Warner's continuing presentation of Tales
from the Crypt on disc has many of the same pluses and
minuses as season one. Video quality is still kind of muddy, though
some episodes seem to be in better condition than others. Unlike
season one, each episode plays the original opening with the
memorable Danny Elfman theme music (and wisely, these are given
their own chapter stop so you can skip past 'em once you get sick of
it). Oddly enough, the season three package is not the exact same
size as the first season thanks to the switch from a fold-out
digipak to individual slim DVD cases. It's a minor annoyance but
rest assured there are those who will be annoyed. Even more bizarre
is the small collection of bonus material on disc three. The Tall
Tales panel combines footage from a Crypt
panel at the San Diego Comic-Con with new in-studio interviews of
the panelists (including Crypt
president and raconteur Jack Wohl, filmmaker Chip Selby whose
excellent Crypt documentary
was included as a bonus on season one, makeup effects designer Todd
Masters, writer/producer Alan Katz, Crypt historian Digby Diehl and
the man behind the Cryptkeeper's distinctive voice, John Kassir).

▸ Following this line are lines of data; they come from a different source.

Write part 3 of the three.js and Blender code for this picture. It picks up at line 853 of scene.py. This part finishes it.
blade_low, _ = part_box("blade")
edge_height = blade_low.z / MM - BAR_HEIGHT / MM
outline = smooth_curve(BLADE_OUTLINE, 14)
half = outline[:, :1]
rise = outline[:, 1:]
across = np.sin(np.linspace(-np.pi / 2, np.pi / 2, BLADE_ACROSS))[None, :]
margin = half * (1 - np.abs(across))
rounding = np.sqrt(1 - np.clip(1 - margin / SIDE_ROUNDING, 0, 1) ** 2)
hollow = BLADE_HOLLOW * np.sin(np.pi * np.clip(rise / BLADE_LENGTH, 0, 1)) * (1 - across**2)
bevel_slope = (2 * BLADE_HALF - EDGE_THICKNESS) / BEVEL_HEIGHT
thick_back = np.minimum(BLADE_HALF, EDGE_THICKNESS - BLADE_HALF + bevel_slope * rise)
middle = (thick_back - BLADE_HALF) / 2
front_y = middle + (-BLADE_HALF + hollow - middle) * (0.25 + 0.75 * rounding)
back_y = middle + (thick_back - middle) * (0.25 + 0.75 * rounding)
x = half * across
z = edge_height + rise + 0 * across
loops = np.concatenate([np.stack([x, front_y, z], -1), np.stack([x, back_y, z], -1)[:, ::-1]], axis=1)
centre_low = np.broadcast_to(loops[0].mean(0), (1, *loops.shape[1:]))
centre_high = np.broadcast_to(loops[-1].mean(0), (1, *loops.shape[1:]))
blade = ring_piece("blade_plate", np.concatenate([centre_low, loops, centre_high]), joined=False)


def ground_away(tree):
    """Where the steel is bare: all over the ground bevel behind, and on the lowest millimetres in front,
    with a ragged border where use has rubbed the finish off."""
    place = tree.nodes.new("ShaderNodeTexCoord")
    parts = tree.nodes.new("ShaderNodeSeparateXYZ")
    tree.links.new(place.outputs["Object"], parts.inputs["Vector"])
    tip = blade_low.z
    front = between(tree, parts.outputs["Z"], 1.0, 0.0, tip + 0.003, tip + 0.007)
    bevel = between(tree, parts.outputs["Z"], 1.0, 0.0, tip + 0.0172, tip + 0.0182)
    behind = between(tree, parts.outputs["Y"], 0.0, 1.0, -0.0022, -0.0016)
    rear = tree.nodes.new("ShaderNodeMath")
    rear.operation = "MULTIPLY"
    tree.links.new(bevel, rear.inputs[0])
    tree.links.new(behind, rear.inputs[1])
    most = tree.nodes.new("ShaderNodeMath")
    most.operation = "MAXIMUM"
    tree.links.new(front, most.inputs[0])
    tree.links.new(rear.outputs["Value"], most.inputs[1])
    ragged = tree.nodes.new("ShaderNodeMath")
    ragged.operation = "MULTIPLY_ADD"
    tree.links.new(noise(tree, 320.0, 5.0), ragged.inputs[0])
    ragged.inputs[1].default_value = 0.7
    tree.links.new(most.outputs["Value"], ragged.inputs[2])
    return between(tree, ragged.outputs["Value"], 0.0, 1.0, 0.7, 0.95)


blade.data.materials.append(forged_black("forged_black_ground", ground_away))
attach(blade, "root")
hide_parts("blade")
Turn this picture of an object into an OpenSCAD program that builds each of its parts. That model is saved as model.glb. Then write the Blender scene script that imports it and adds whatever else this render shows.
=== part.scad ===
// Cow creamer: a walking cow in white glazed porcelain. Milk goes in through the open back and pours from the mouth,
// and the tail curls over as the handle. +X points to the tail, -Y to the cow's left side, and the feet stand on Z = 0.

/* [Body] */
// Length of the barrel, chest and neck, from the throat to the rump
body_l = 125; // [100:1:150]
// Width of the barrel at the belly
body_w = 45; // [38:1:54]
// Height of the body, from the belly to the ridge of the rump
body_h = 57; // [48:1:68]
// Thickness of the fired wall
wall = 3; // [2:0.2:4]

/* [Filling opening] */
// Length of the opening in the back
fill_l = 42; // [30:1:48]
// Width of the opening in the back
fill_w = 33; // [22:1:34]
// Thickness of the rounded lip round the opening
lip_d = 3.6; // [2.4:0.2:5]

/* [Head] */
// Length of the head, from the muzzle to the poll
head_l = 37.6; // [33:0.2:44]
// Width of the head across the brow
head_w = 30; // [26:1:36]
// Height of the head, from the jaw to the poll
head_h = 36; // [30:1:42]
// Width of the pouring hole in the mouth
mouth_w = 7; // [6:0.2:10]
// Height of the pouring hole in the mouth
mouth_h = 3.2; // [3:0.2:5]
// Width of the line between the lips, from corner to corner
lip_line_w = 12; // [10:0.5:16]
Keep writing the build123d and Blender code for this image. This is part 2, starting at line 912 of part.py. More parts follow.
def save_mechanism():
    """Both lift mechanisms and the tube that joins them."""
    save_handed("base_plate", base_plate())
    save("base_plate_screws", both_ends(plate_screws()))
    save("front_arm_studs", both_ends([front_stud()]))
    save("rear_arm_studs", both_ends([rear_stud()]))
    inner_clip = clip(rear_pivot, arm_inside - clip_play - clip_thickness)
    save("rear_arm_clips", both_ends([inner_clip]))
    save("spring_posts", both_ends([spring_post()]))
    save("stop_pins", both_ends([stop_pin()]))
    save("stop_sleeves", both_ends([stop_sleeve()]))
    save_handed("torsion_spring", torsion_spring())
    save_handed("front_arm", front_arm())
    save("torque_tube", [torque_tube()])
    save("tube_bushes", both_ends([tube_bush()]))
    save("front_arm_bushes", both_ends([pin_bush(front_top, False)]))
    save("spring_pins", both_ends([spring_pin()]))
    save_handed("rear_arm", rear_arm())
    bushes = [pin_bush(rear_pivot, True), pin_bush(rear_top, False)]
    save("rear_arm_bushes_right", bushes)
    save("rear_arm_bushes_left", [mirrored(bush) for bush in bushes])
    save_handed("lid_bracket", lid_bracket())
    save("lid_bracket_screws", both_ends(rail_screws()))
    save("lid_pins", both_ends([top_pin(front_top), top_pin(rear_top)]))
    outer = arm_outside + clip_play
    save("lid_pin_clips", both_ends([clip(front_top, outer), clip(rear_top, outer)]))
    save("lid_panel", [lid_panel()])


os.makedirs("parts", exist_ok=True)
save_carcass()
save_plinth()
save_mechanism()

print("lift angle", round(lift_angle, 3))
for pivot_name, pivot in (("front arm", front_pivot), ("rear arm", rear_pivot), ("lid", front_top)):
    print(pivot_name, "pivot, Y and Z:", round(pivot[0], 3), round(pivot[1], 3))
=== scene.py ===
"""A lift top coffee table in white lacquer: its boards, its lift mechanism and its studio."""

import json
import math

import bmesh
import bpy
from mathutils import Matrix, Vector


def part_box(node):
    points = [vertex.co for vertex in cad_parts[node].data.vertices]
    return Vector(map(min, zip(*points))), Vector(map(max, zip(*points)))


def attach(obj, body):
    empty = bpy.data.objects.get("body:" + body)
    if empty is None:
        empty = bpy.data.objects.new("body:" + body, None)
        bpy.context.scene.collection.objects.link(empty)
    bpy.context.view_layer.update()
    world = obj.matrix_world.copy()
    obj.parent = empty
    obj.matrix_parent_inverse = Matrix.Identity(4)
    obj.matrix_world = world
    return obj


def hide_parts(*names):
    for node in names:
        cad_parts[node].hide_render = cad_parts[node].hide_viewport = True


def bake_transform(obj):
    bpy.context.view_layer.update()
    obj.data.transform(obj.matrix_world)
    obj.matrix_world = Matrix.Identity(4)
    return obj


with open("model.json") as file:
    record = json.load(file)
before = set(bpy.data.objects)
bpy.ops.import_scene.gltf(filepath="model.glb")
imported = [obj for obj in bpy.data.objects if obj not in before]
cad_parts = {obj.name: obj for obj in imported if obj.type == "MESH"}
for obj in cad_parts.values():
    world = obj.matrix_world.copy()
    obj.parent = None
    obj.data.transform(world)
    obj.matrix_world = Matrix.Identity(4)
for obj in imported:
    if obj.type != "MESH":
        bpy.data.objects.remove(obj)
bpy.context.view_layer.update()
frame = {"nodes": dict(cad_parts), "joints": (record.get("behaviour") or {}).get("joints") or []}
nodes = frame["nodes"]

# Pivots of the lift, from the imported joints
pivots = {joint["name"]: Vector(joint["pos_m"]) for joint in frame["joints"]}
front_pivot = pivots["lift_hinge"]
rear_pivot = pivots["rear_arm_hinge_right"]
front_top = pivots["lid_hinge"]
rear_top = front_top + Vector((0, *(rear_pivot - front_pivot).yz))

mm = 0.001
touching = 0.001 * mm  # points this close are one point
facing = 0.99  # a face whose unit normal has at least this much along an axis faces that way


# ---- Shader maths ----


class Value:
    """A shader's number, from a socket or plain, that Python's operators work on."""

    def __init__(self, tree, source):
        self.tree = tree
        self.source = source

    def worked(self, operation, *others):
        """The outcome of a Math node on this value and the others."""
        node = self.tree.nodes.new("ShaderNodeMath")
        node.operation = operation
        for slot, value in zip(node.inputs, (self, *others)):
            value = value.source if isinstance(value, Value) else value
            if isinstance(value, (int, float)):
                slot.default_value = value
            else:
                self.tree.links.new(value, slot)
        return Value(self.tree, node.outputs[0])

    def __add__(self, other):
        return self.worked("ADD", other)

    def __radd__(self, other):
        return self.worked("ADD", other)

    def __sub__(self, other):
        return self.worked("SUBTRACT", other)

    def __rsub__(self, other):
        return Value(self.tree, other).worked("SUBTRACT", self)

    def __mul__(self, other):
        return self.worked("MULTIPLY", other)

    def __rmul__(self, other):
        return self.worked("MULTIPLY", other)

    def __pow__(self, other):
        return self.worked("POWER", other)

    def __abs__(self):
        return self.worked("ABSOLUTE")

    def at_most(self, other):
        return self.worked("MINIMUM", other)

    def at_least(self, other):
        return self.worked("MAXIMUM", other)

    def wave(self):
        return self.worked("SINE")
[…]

The Tales from the Crypt Reunion
panel is the same Comic-Con panel that was excerpted in the previous
featurette, here presented in a longer, uninterrupted form. These
aren't without interest but they're basically the same. In fact for
the first couple of minutes, they're identical. When I selected the
reunion panel, I had to stop and go back to the menu because I
figured I'd hit the wrong option by mistake. Also, the reunion panel
is weirdly censored with words like "crap" and "shit"
bleeped out. Something tells me that Crypt
fans have heard much worse. Rounding out the extras is the Crypt
Jam music video, a truly dreadful song that reminds us
all what a terrible promotional idea music videos were.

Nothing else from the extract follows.